4.           In the event that the Company terminates your employment for any reason other than those stated in Paragraph 3 above or if you terminate your employment for Good Reason as defined in Paragraph 2, and you sign a comprehensive release in the form, and of a scope, acceptable to the Company (the “Release”), the Company will pay you severance payments in equal monthly installments at your then monthly base salary for six months following your termination (the “Severance Period”).  Such payments shall be made in accordance with the Company’s customary payroll practices and shall be subject to all applicable federal and state withholding, payroll and other taxes.

If you breach your post-employment obligations under your Proprietary Information Inventions and Non-Competition Agreement, the Company may immediately cease payment of all severance and/or benefits described in this Agreement.  This cessation of severance and/or benefits shall be in addition to, and not as an alternative to, any other remedies in law or in equity available to the Company, including the right to seek specific performance or an injunction.

5.           The terms of this agreement constitute the entire understanding relating to your employment and supersede and cancel all agreements, written or oral, made prior to the date hereof between you and the Company relating to your employment with the Company; provided, however, that nothing herein shall be deemed to limit or terminate the provisions of Proprietary Information, Inventions and Non-Competition Agreement executed by you or in any manner alter the terms of any stock option entered into between you and the Company.

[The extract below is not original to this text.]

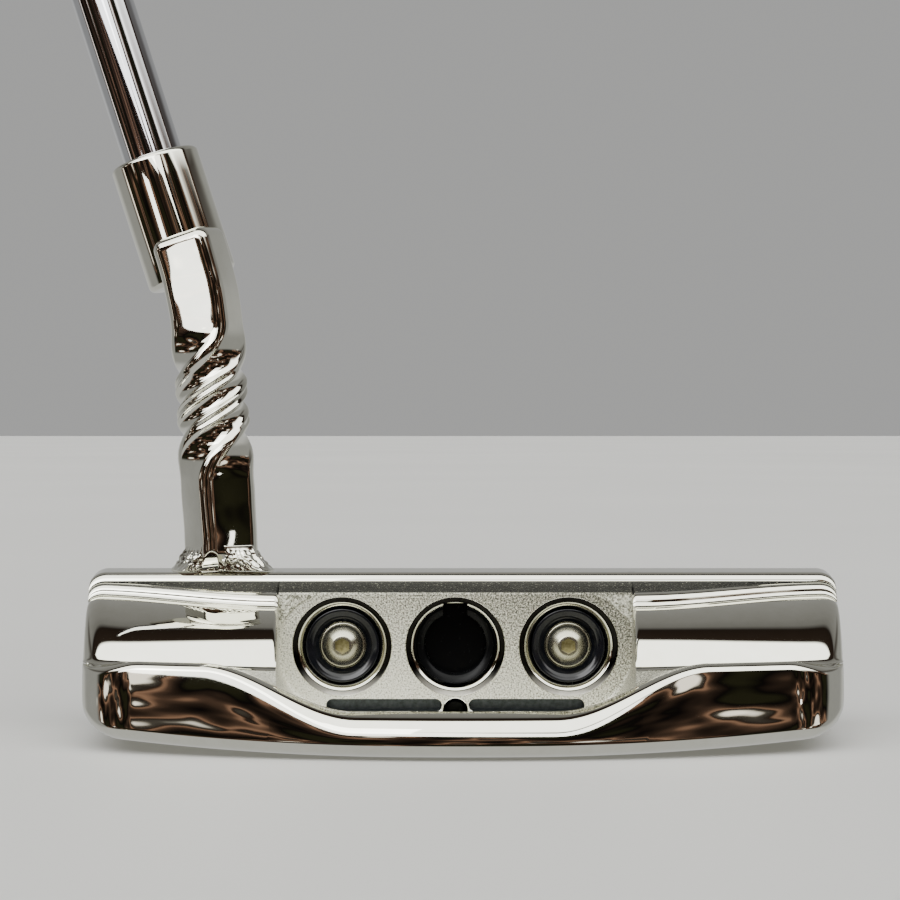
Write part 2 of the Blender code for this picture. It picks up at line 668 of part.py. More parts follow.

6.           This Agreement, the employment relationship contemplated herein and any claim arising from such relationship, whether or not arising under this Agreement, shall be governed by and construed in accordance with the internal laws of Massachusetts, without giving effect to the principles of choice of law or conflicts of law of Massachusetts and this Agreement shall be deemed to be performable in Massachusetts.  Any claims or legal actions by one party against the other arising out of the relationship between the parties contemplated herein (whether or not arising under this Agreement) shall be commenced or maintained in any state or federal court located in Massachusetts, and Executive hereby submits to the jurisdiction and venue of any such court.
 
 
 

 
7.           No waiver by either party of any breach by the other or any provision hereof shall be deemed to be a waiver of any later or other breach thereof or as a waiver of any other provision of this Agreement.  This Agreement and its terms may not be waived, changed, discharged or terminated orally or by any course of dealing between the parties, but only by an instrument in writing signed by the party against whom any waiver, change, discharge or termination is sought.  No modification or waiver by the Company shall be effective without the consent of the Board of Directors then in office at the time of such modification or waiver.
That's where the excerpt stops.